Alaska Airlines is adding three seasonal Sonoma County routes to Phoenix, Salt Lake City and Boise starting Nov. 1, while also resuming Long Beach service to Seattle on Sept. 8. The new STS routes will use Embraer 175 aircraft, and Alaska will link a dozen cities to Santa Rosa by November. The news modestly expands Alaska’s West Coast network and reinforces competitive pressure in Sonoma’s growing leisure travel market.

Analysis

This is less about a single route announcement than a visible acceleration in the West Coast leisure network arms race. ALK is defending a high-margin niche where route density, loyalty hooks, and ancillary revenue matter more than pure fare levels; the timing suggests management is trying to lock in summer/fall booking behavior before Southwest’s Sonoma footprint becomes habitual. The incremental capacity is modest, but the strategic message is not: ALK is using short-haul, seasonal flying to protect brand share in a market where switching costs are low and customer acquisition is expensive. The second-order effect is pressure on LUV’s attempt to monetize its Sonoma entry. If both carriers lean into the same winery-travel proposition, the likely outcome is lower yield per passenger rather than outright share transfer, especially on routes that are discretionary and highly price-elastic. That is constructive for consumer demand but not necessarily for unit revenue; the winner is likely the carrier with the stronger local loyalty base and better connecting-bank economics, which favors ALK over a more standardized network proposition.

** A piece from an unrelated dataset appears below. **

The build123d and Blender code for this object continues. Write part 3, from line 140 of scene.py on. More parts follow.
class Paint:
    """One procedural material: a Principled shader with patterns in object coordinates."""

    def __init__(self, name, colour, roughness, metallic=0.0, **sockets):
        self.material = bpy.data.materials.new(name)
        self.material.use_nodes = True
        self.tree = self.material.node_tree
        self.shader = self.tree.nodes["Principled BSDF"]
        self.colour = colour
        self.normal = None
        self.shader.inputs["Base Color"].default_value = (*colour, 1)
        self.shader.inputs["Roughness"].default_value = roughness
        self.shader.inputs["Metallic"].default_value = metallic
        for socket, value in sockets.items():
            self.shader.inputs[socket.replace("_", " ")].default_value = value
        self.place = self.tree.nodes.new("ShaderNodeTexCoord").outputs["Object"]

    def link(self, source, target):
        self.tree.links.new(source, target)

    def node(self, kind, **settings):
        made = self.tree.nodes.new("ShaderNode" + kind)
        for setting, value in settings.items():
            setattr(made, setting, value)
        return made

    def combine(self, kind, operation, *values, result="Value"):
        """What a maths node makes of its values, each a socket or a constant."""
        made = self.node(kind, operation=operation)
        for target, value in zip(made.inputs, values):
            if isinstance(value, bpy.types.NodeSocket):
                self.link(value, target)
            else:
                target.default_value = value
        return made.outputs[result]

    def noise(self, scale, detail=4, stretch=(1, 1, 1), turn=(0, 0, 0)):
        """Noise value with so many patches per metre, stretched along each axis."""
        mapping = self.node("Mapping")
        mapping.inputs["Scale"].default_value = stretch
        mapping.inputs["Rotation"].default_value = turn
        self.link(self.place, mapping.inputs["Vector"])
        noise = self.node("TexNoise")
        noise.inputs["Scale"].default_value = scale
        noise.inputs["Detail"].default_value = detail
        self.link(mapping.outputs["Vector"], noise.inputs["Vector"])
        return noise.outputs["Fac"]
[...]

Long Beach is a different signal: the return there is more valuable as a connectivity node than as standalone traffic. It strengthens the Alaska/Hawaiian combination by creating a narrow but defensible west-to-islands funnel; that should modestly improve network utility and reduce leakage to competing one-stop itineraries. BA is not a direct read-through, but more 737 utilization supports delivery and aftermarket demand at the margin if this kind of domestic network expansion persists. Contrarianly, the market may be underestimating how quickly this could become a yield problem if capacity keeps compounding faster than local demand growth. The move is positive for traffic, but the real P&L test will show up over the next 2-3 booking cycles in fare compression, not in headline load factors. The catalyst to watch is winter season performance in Sonoma: if yields hold despite the overlap, ALK deserves a premium; if not, this becomes an efficiency story rather than a growth story.